Phrases similar to a “payment processor” may include a company (e.g., a third party) appointed (e.g., by a merchant) to handle transactions. A payment processor may include an issuer, acquirer, authorizer and/or any other system or entity involved in the transaction process. Payment processors may be broken down into two types: front-end and back-end. Front-end payment processors have connections to various transaction accounts and supply authorization and settlement services to the merchant banks' merchants. Back-end payment processors accept settlements from front-end payment processors and, via The Federal Reserve Bank, move money from an issuing bank to the merchant hank.

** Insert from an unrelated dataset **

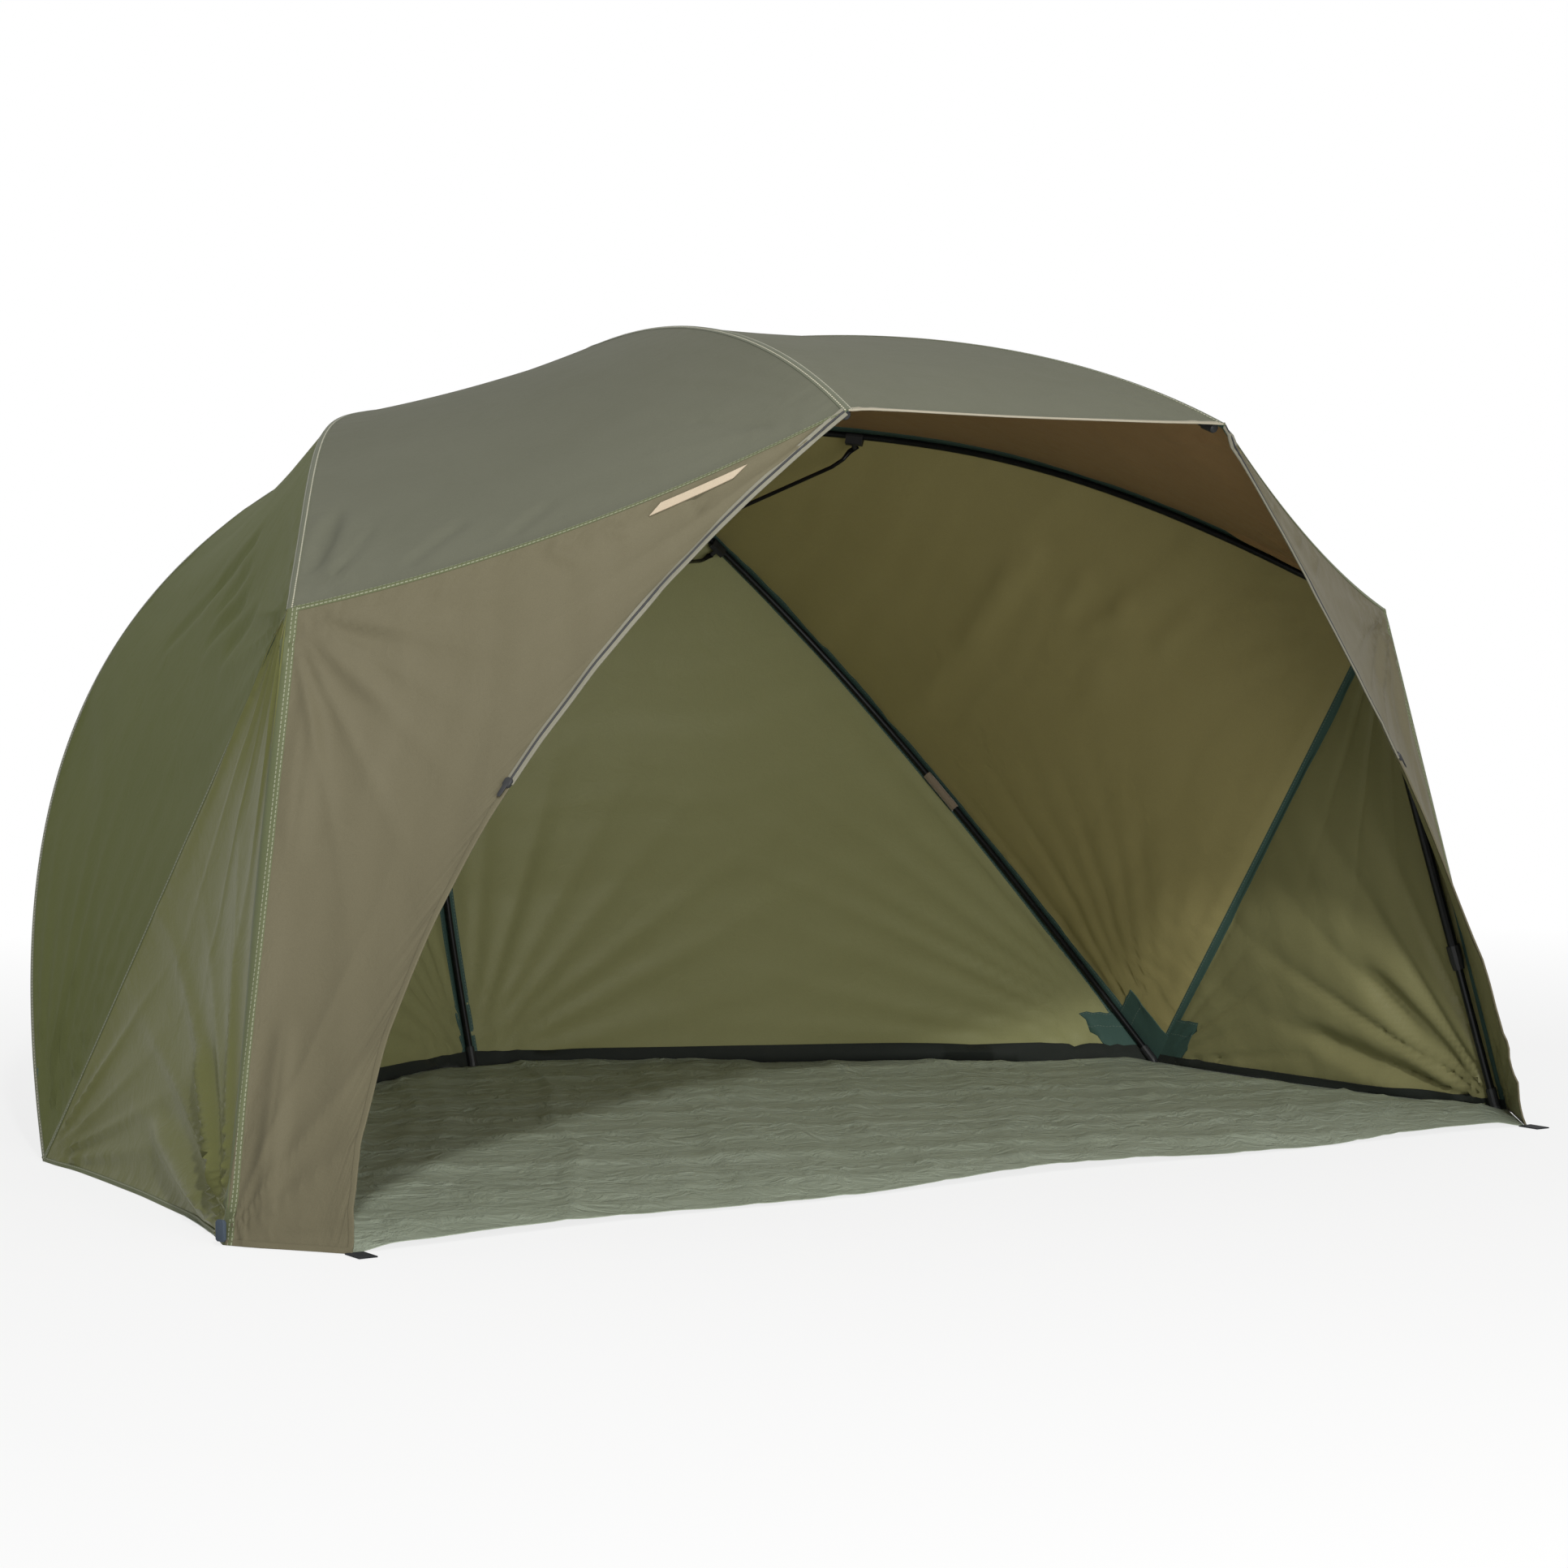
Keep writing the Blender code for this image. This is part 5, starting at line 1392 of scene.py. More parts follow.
            panels[f"back_cover_{tag}"].dress([
                Fan(corner, back, crown, 8.0, 24.0 * MM, 0.16, 0.55, seed + 7.0),
                Fan(back, corner, crown, 7.0, 20.0 * MM, 0.06, 0.45, seed + 8.0),
                Ripple(corner - back, 0.12, 0.6, 3.0 * MM, seed + 9.0)])
            wing = panels[f"front_wing_{tag}"]
            wing.dress([
                Fan(elbow, foot, tip, 7.0, 14.0 * MM, 0.04, 0.30, seed + 10.0),
                Fan(foot, peg, elbow, 5.0, 10.0 * MM, 0.05, 0.60, seed + 11.0),
                Fan(tip, peg, elbow, 5.0, 8.0 * MM, 0.05, 0.42, seed + 12.0),
                wing.tuck((0.04, 0.02), (0.36, 0.10), 13.0, 9.0, 8.0),
                wing.tuck((0.05, 0.05), (0.28, 0.22), 16.0, 9.0, 6.0),
                wing.tuck((0.46, 0.01), (0.62, 0.10), 11.0, 8.0),
                wing.tuck((0.56, 0.01), (0.70, 0.08), 10.0, 7.0),
                wing.tuck((0.74, 0.02), (0.86, 0.10), 10.0, -6.0),
                wing.tuck((0.06, 0.10), (0.10, 0.46), 18.0, 8.0, 10.0),
                wing.tuck((0.30, 0.98), (0.22, 0.66), 16.0, 8.0, 6.0),
                Ripple(elbow - foot, 0.12, 0.7, 3.0 * MM, seed + 13.0)])
            infill = panels[f"side_infill_{tag}"]
            infill.dress([
                Fan(foot, corner, elbow, 6.0, 26.0 * MM, 0.06, 0.48, seed + 14.0),
                Fan(corner, foot, elbow, 5.0, 15.0 * MM, 0.14, 0.34, seed + 15.0),
                Fan(elbow, foot, corner, 4.0, 8.0 * MM, 0.05, 0.45, seed + 16.0),
                infill.tuck((0.06, 0.96), (0.42, 0.72), 20.0, 20.0, 14.0),
                infill.tuck((0.10, 0.99), (0.60, 0.86), 18.0, 18.0, 12.0),
                Ripple(elbow - foot, 0.09, 0.5, 4.0 * MM, seed + 17.0)])
        tips = (s.corner("front_tip", Side.LEFT), s.corner("front_tip", Side.RIGHT))
        self.panels["roof_front_cover"].dress([
            Fan(tips[0], tips[1], place(*s.crown), 5.0, 5.0 * MM, 0.04, 0.25, 31.0),
            Fan(tips[1], tips[0], place(*s.crown), 5.0, 5.0 * MM, 0.04, 0.25, 32.0),
            Ripple(place(1.0, 0.0, 0.0), 0.10, 0.4, 1.6 * MM, 33.0)])

    def build(self) -> None:
        """Makes every panel as a closed sheet with its lining."""
        self.fold_up()
        self.crease()
        looks = {"roof": (Slot.ROOF, ROOF_CLOTH, ROOF_LINING),
                 "side_cover": (Slot.WALL, WALL_CLOTH, SIDE_LINING),
                 "back_cover": (Slot.WALL, WALL_CLOTH, BACK_LINING),
                 "front_wing": (Slot.WING, WING_CLOTH, INFILL_LINING),
                 "side_infill": (Slot.WALL, INFILL_CLOTH, INFILL_LINING)}
        for name, panel in self.panels.items():
            slot, outer, lining = next(look for start, look in looks.items() if name.startswith(start))
            piece = self.shop.finish(self.sheet(panel), slot, outer, lining)
            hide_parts(name)
            self.shop.folds[name].carry(piece)
            panel.cut()
            panel.area()

    def sheet(self, panel: Cover) -> bpy.types.Object:
        """The closed mesh of a panel.

        Args:
            panel: the panel.

        Returns:
            The piece, with its outer skin in slot 0 and its inner skin in slot 1.
        """
        inner = above_ground(panel.grid - panel.normals() * self.shop.shelter.cover_thickness)
        flat = flat_uvs(panel.grid)
        across = flat[..., 0]
        down = flat[..., 1]
        beside = np.minimum(across, across[:, -1:] - across)
        over = np.minimum(down, down[-1:] - down)
        layers = {"Seams": np.stack((beside, down), axis=-1), "Hems": np.stack((over, across), axis=-1)}
        piece = plate(f"{panel.name}_cloth", panel.grid, inner, layers)
        slots = np.zeros(len(piece.data.polygons), dtype=np.int32)
        slots[1:panel.steps * panel.steps * 2:2] = 1
        piece.data.polygons.foreach_set("material_index", slots)
        return piece


@dataclass(frozen=True)
class Rim:
    """An edge of a cover, and whether a line along it starts at the edge's other end."""

    panel: str
    edge: Edge
    backwards: bool = False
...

In an operation that will usually take a few seconds, the payment processor will both check the details received by forwarding the details to the respective account's issuing bank or card association for verification, and may carry out a series of anti-fraud measures against the transaction. Additional parameters, including the account's country of issue and its previous payment history, may be used to gauge the probability of the transaction being approved. In response to the payment processor receiving confirmation that the transaction account details have been verified, the information may be relayed back to the merchant, who will then complete the payment transaction. In response to the verification being denied, the payment processor relays the information to the merchant, who may then decline the transaction. Phrases similar to a “payment gateway” or “gateway” may include an application service provider service that authorizes payments for e-businesses, online retailers, and/or traditional brick and mortar merchants. The gateway may be the equivalent of a physical point of sale terminal located in most retail outlets. A payment gateway may protect transaction account details by encrypting sensitive information, such as transaction account numbers, to ensure that information passes securely between the customer and the merchant and also between merchant and payment processor.